The Petty family has been in geophysics almost as long as it has been a viable industry in this country. Petty’s father, O. Scott Petty, was a pioneer in the business. He founded the Petty Geophysical Engineering Company in 1925, one of the first seismic service companies in the country. That same year, as his 1994 New York Times obituary retells, “he developed what he called his ‘little jiger,”’ an electronic seismograph detector utilizing vacuum tubes. The “little jiger” was about the size of a suitcase and was used to find deposits of petroleum by picking up vibrations in the earth. Years later, a smaller version of the device was used in the country’s burgeoning space program.
The elder Petty came by his fascination of geophysics and seismology as a young man after experiencing its practical application in the field. As a soldier on the front lines in World War I, he couldn’t help but notice that German guns always seemed to knock out Allied artillery soon after they began firing. His curiosity to figure out how they were doing it led him to a discovery that would shape his life. The Germans were using early seismic equipment to triangulate the position of the Allied guns and help guide their return fire. A few years after returning from the war, he founded Petty Geophysical Engineering Company, which would become Petty-Ray Geophysical, a division of Geosource Inc., and then became part of Halliburton Geophysical Services and eventually Schlumberger.
Petty Jr. grew up in the family business working with his father and mother, Edwina Harris Petty. He worked on a seismograph crew during the summer in high school and very much wanted to study geophysics in college. Unfortunately, the only program he could find was at the Massachusetts Institute for Technology, which he determined was not the place for him after a visit. He decided to attend UT and major in engineering like his father, but he found only a single course in geophysics, offered by the physics department.
Thus began, for Petty and his father, a lifelong effort to support and foster the growth of geophysics education at UT, both through philanthropy and by lobbying the powers that be to increase UT’s educational offerings. Father and son both served on the Geology Foundation Advisory Council. The elder Petty served from 1955-69, before becoming an honorary life member until his death in 1994. Petty Jr. joined the advisory council after his father stepped down in 1969 and served until 1990.
The Petty’s efforts got a major boost when the Jackson School of Geosciences was formed in 2001, tying UTIG to the Department of Geological Sciences and the Bureau of Economic Geology to form one of the nation’s premier geoscience schools. Among the benefits, it put students at the department within easy reach of the world- class geophysics expertise housed at UTIG.

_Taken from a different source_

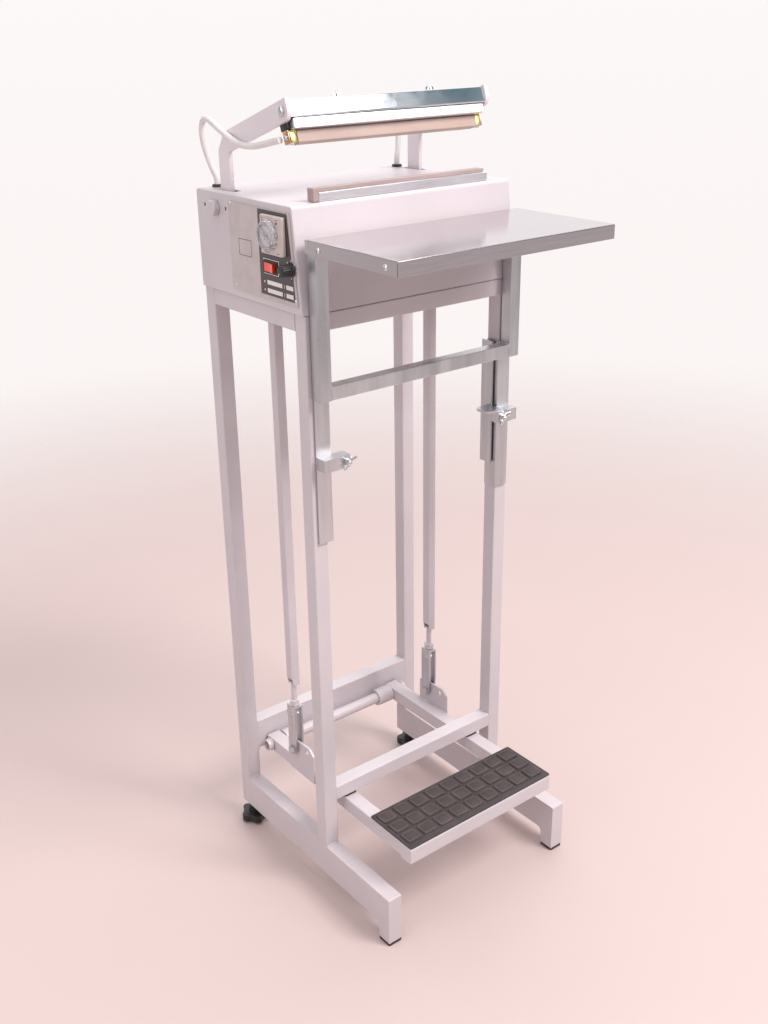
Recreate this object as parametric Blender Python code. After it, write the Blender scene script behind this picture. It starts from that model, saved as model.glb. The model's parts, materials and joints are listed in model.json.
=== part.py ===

Research Professor Sean Gulick, who is in both the department and UTIG, has seen the fruits of the Petty’s generosity firsthand, particularly when it comes to the geophysics field course that teaches students how to collect and process data in the field. Students often cite the camp as one of the best education experiences of their lives, he said, and it’s something that would be very difficult to accomplish without the Petty’s generous donation of the RV Scott Petty and the vessel’s maintenance fund.
“Scott and Eleanor and the family have been tremendously supportive of getting students into the field to teach geophysics,” he said. “It really helps students understand how the science gets done. It’s one of the things that we offer that is unique to UT.”

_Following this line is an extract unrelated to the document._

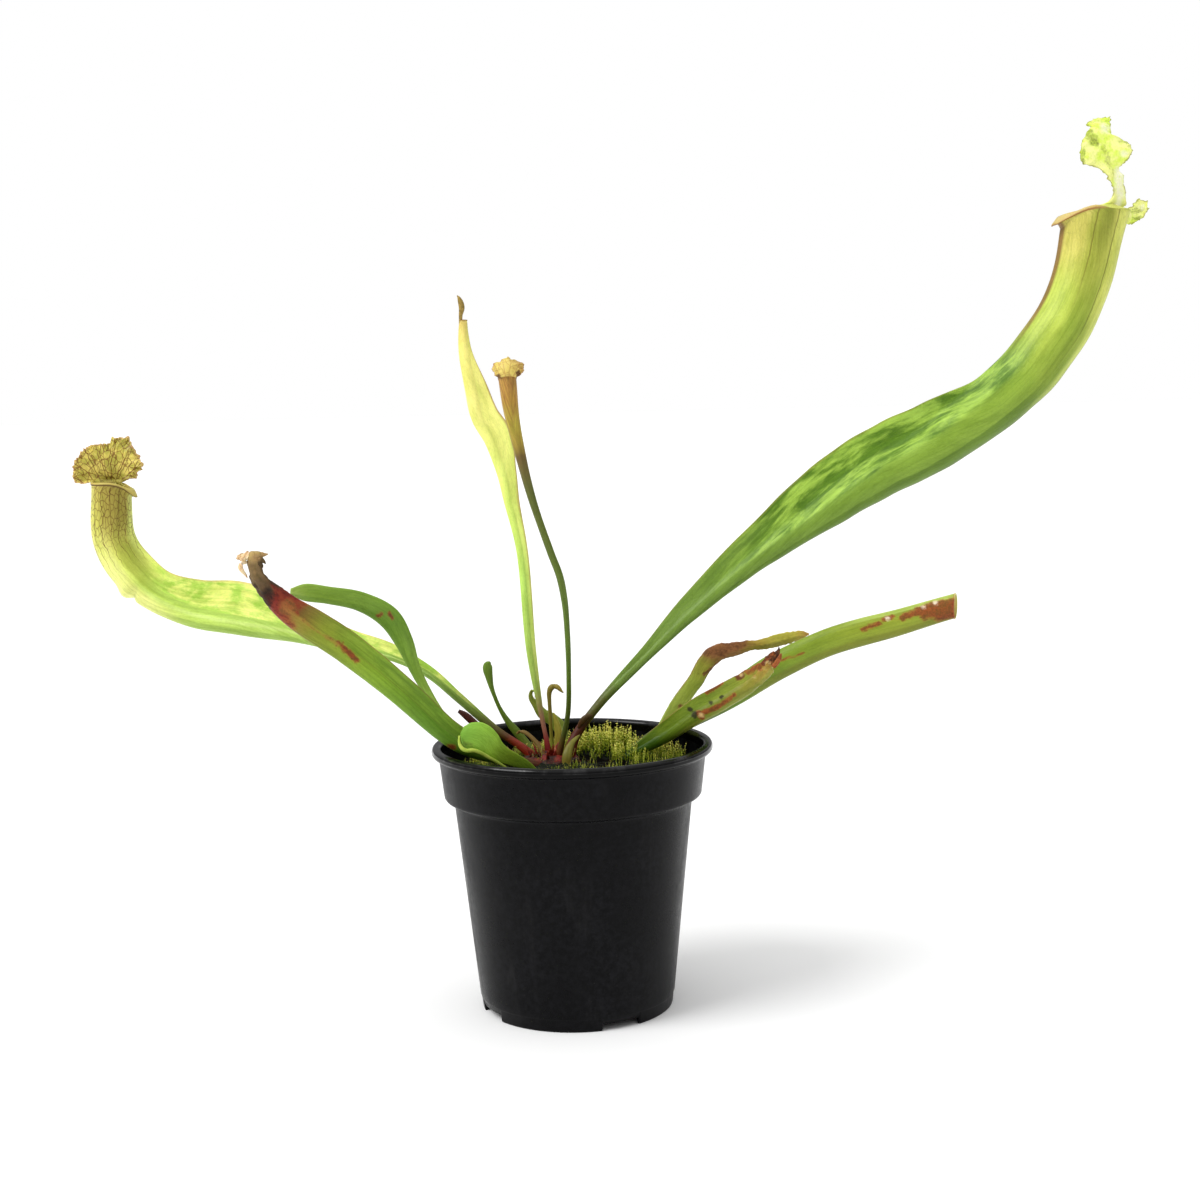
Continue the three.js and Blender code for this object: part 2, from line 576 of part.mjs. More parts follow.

Although Petty Jr. is no longer active in the geophysics industry, he and Eleanor are still very active in their support of geophysics at UT and the generations of students it
is producing. They are especially excited about the role geophysics is playing in space exploration and want to see the Jackson School’s strength in the discipline continue to grow. In fact, Petty Jr. has a pretty good idea of where the school should be.
“We need to be No. 1 in geophysics,” he said, breaking into a wide smile. “That seems like a good goal.”